**Brief**
Repeat the full listing, word for word.
---------- Dataset section
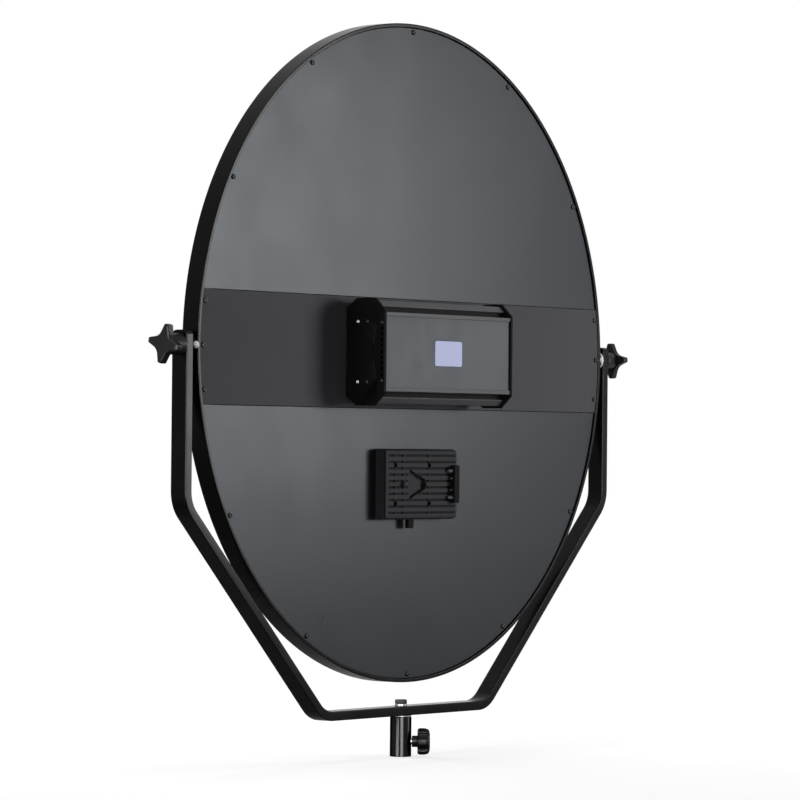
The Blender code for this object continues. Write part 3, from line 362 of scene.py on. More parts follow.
def add_plate(draft, loops, axis, low, high, edge, steps=2):
    """A flat slab with rounded edges. The first loop is its outline and the others are its holes."""
    low, high = sorted((low, high))
    levels = []
    for step in range(steps + 1):
        angle = pi / 2 * step / steps
        levels.append((edge * (1 - sin(angle)), edge * (1 - cos(angle))))
    sections = [(shift, low + depth) for shift, depth in levels]
    sections += [(shift, high - depth) for shift, depth in reversed(levels)]
    borders = ([], [])
    for index, loop in enumerate(loops):
        outline = oriented(loop, index == 0)
        rings = [[draft.verts.new(spot(axis, depth, *point)) for point in inset(outline, shift)]
                 for shift, depth in sections]
        skin(draft, rings)
        borders[0].append(rings[0])
        borders[1].append(rings[-1])
    for rings in borders:
        if len(rings) == 1:
            draft.faces.new(rings[0])
        else:
            edges = [draft.edges.get((ring[i - 1], ring[i])) for ring in rings for i in range(len(ring))]
            bmesh.ops.triangle_fill(draft, use_beauty=True, edges=edges)


def plate(name, loops, axis, low, high, edge, steps=2):
    draft = bmesh.new()
    add_plate(draft, loops, axis, low, high, edge, steps)
    return finish_piece(name, draft)


# Ways to lay a piece that is drawn along +Z: as it is, across the object along +X, or out of its back
UPRIGHT = Matrix.Identity(4)
ACROSS = Matrix(((0, 0, 1, 0), (1, 0, 0, 0), (0, 1, 0, 0), (0, 0, 0, 1)))
OUTWARD = Matrix(((1, 0, 0, 0), (0, 0, 1, 0), (0, 1, 0, 0), (0, 0, 0, 1)))


def at(x, y, z):
    return Matrix.Translation((x, y, z))


PIVOT_PLACE = at(0, 0, PIVOT_Z) @ ACROSS
CLAMP_PLACE = at(0, 0, CLAMP_Z) @ Matrix.Rotation(CLAMP_TURN, 4, "Z") @ ACROSS


def edge_radius(radius, angle, corners=0):
    """The edge of a circle, or of a polygon with that many corners, in one direction."""
    if not corners:
        return radius
    sector = tau / corners
    return radius * cos(sector / 2) / cos(angle % sector - sector / 2)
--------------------
**Reply**
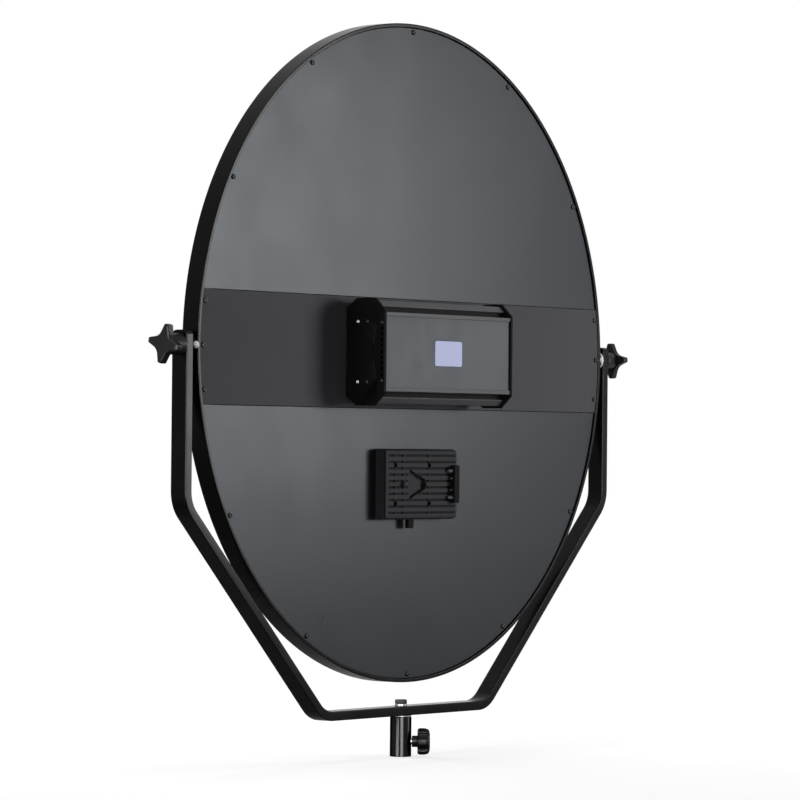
The Blender code for this object continues. Write part 3, from line 362 of scene.py on. More parts follow.
def add_plate(draft, loops, axis, low, high, edge, steps=2):
    """A flat slab with rounded edges. The first loop is its outline and the others are its holes."""
    low, high = sorted((low, high))
    levels = []
    for step in range(steps + 1):
        angle = pi / 2 * step / steps
        levels.append((edge * (1 - sin(angle)), edge * (1 - cos(angle))))
    sections = [(shift, low + depth) for shift, depth in levels]
    sections += [(shift, high - depth) for shift, depth in reversed(levels)]
    borders = ([], [])
    for index, loop in enumerate(loops):
        outline = oriented(loop, index == 0)
        rings = [[draft.verts.new(spot(axis, depth, *point)) for point in inset(outline, shift)]
                 for shift, depth in sections]
        skin(draft, rings)
        borders[0].append(rings[0])
        borders[1].append(rings[-1])
    for rings in borders:
        if len(rings) == 1:
            draft.faces.new(rings[0])
        else:
            edges = [draft.edges.get((ring[i - 1], ring[i])) for ring in rings for i in range(len(ring))]
            bmesh.ops.triangle_fill(draft, use_beauty=True, edges=edges)


def plate(name, loops, axis, low, high, edge, steps=2):
    draft = bmesh.new()
    add_plate(draft, loops, axis, low, high, edge, steps)
    return finish_piece(name, draft)


# Ways to lay a piece that is drawn along +Z: as it is, across the object along +X, or out of its back
UPRIGHT = Matrix.Identity(4)
ACROSS = Matrix(((0, 0, 1, 0), (1, 0, 0, 0), (0, 1, 0, 0), (0, 0, 0, 1)))
OUTWARD = Matrix(((1, 0, 0, 0), (0, 0, 1, 0), (0, 1, 0, 0), (0, 0, 0, 1)))


def at(x, y, z):
    return Matrix.Translation((x, y, z))


PIVOT_PLACE = at(0, 0, PIVOT_Z) @ ACROSS
CLAMP_PLACE = at(0, 0, CLAMP_Z) @ Matrix.Rotation(CLAMP_TURN, 4, "Z") @ ACROSS


def edge_radius(radius, angle, corners=0):
    """The edge of a circle, or of a polygon with that many corners, in one direction."""
    if not corners:
        return radius
    sector = tau / corners
    return radius * cos(sector / 2) / cos(angle % sector - sector / 2)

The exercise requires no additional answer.